Introducing two dogs is a delicate operation, and one you shouldn't rush. The key is to make your resident pooch feel unthreatened by this new intruder, so take your time and allow them to get to know each other in stages.
Keep the dogs separated for a few days -- don't even let them meet. Instead, keep them in separate rooms and let them take turns roaming the house. You may even swap their blankets and toys after a day or two. All of this introduces them to the idea of sharing the home with another animal, and they learn a little about one another from their scents.
Take your dogs on a walk, either just in the yard or around the neighborhood. Do this by enlisting a partner to walk your new dog while you walk the other. As you're walking, have the other person come up to you two from behind -- this prevents the dogs from becoming too excited at the sight of each other. Give the dogs a few moments to acquaint themselves with each other, which will be easier now that they recognize one another's scent. Just a minute or two is enough, as excessive sniffing can lead to aggression. Once they've met, praise them both before you and your partner walk the two of them home together.

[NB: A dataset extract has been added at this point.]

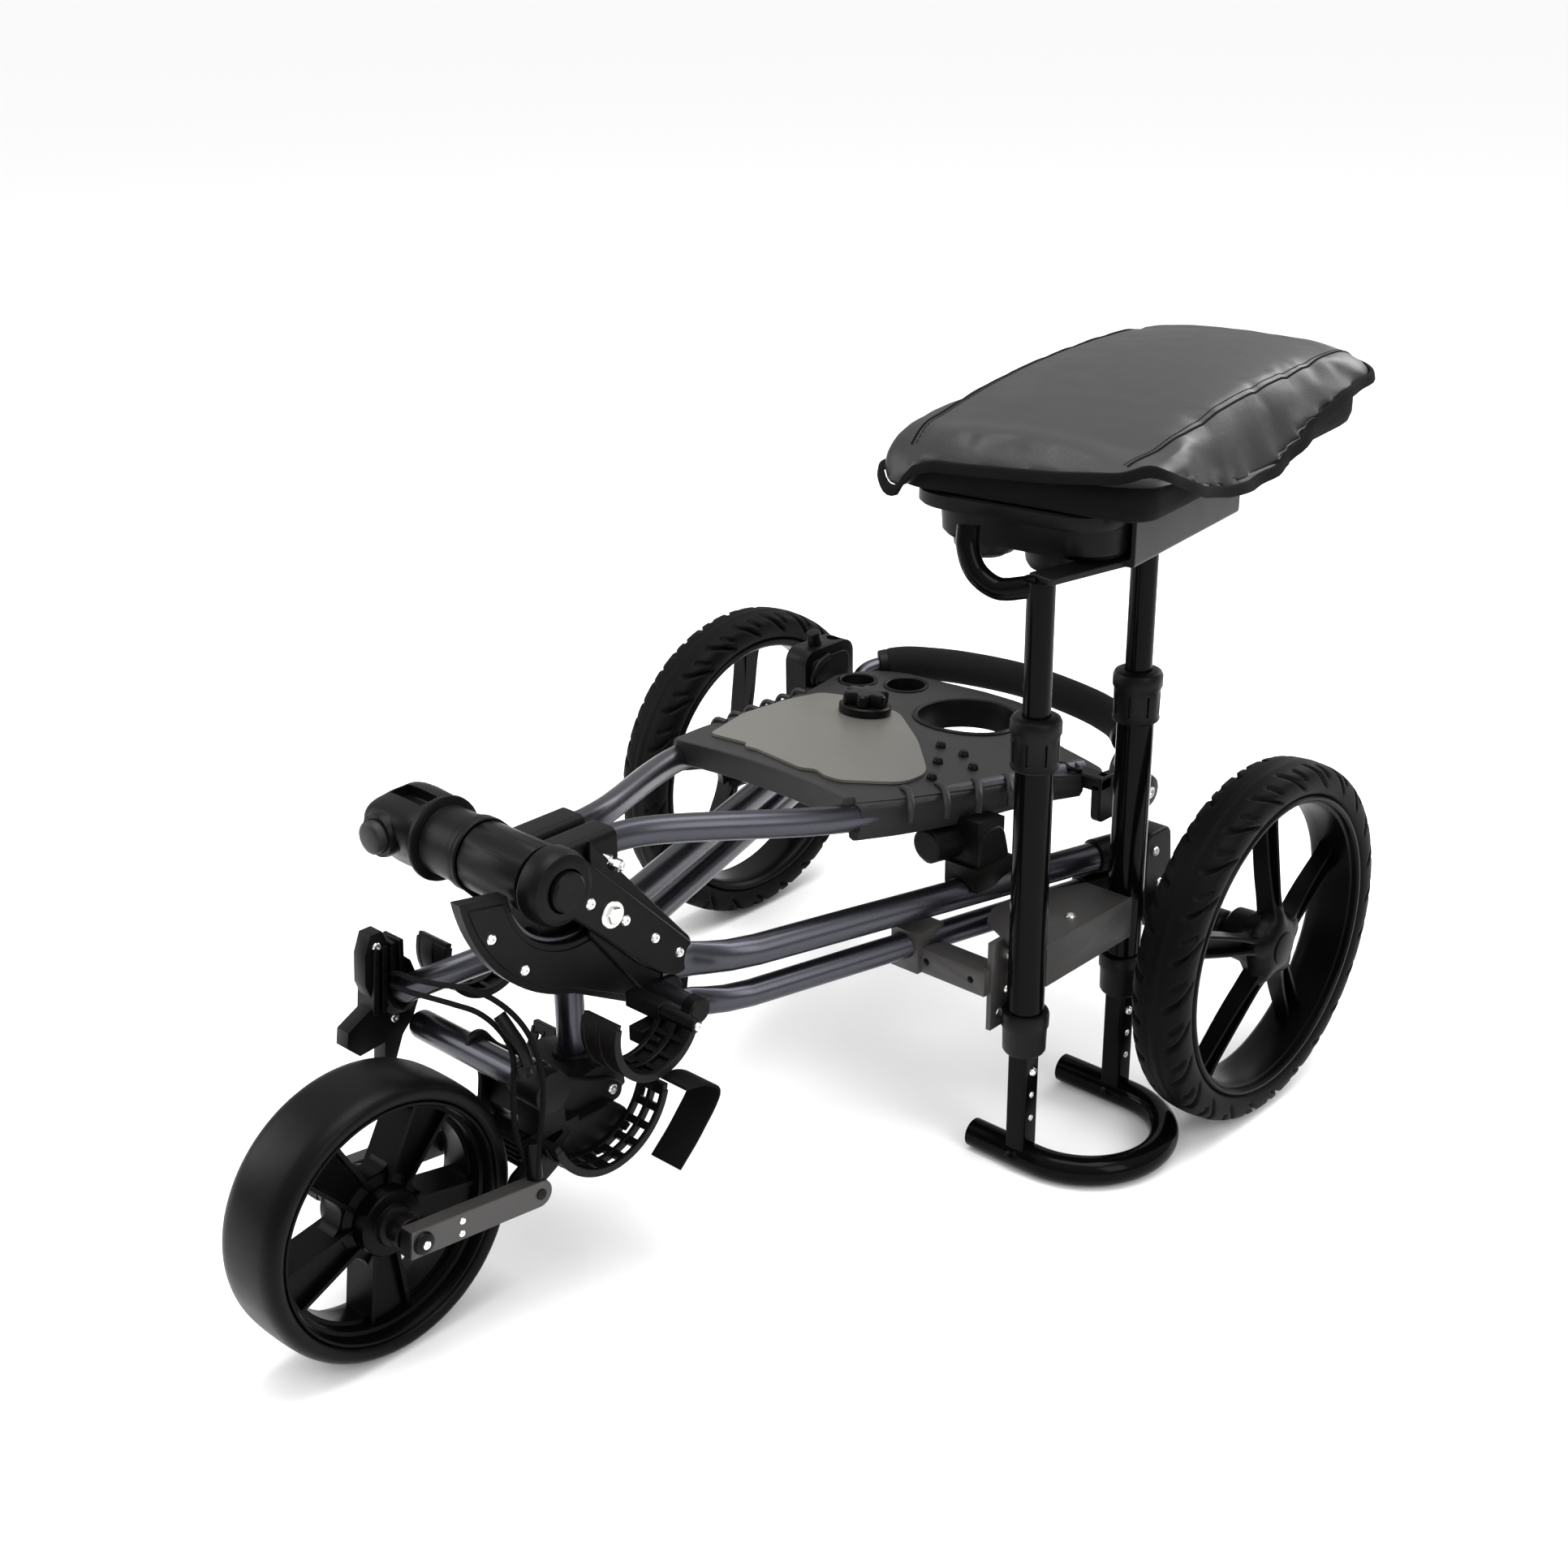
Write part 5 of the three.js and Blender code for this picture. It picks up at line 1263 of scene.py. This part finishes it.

Allow the dogs into the house together, where a shareable environment should be awaiting them. This means that they have enough resources to ensure they won't feel the need to compete for them -- for example, two water bowls, two food bowls and plenty of toys.
Monitor their behavior. If the dogs fight over a resource, including your attention, take that resource from them.
Show your "old" dog the same attention to which he is accustomed. If his patterns of behavior are interrupted by the "new" dog, he'll see that dog as a threat to his lifestyle. Similarly, don't treat the new dog to things the old dog isn't party to. For example, if your old dog isn't allowed table scraps or a certain type of treat, don't give them to the new dog.
Continue monitoring their behavior over the next few days while the dogs get used to each other. They may engage in play fighting to determine who will be the dominant pooch in your house -- for example, they may wrestle, chase and even mount each other. Allow this behavior to go on, so long as no one is getting hurt. If the dogs become vicious or violent with each other, consult a professional trainer or behaviorist.
- Learn the differences between play fighting and genuine aggression so that you can step in if need be.